Know Thy Child is a 1921 Australian silent film directed by Franklyn Barrett.

It is considered a lost film.

Plot
A travelling salesman, Ray Standford (Roland Conway), seduces country girl Sadie McClure (Vera James) but forgets about her when she returns to the city and marries Dorothy Graham (Nada Conrade), daughter of his boss. Sadie gives birth to a daughter, Eileen (Lotus Thompson), who becomes Ray's personal secretary. Dorothy becomes a social worker and she and Ray can not have children. Dorothy pressures the government to declare bigamous all marriages contracted by people who were "morally pledged" to others.

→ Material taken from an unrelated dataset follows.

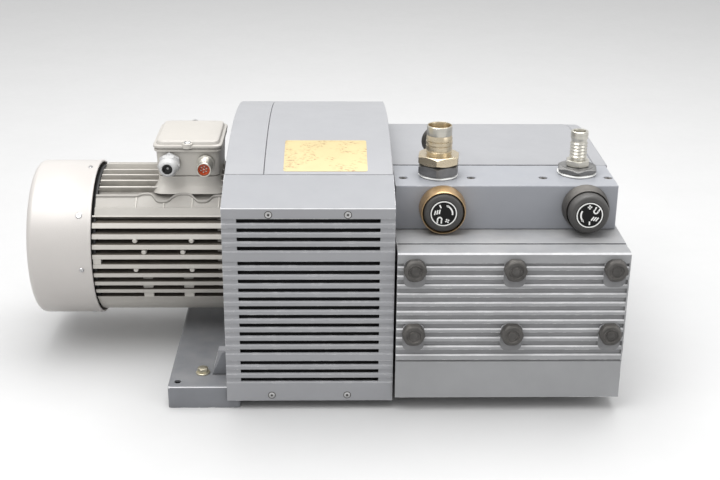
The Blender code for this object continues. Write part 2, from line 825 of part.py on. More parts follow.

Ray becomes attracted to Ellen, but she has a sweetheart, engineer Geoffrey Dexter.  One night burglars enter a building containing Ray, Eileen and Geoffrey but they fight them off.

Sadie dies and Standford and Dorothy adopt the girl.

Cast
Roland Conway as Ray Standford
Nada Conrade as Dorothy Graham
Lotus Thompson as Eileen Baker
Vera James as Sadie McClure
Gerald Harcourt as Geoffrey Dexter
Lily Rochefort

Production
The film was shot in Sydney at the Rushcutters Bay Studio with exteriors done at Berowra Waters and at Grenwell Point near Nowra.

A contemporary report said it featured "probably the biggest set ever used in an Australian film." Filming was completed by July 1921.

This was the film debut of Lotus Thompson who later achieved fame in Hollywood.

Actress Wendy Osborne later claimed she refused a role in the film on moral grounds.

Release
Barrett distributed the movie himself, but it was not a big success at the box office.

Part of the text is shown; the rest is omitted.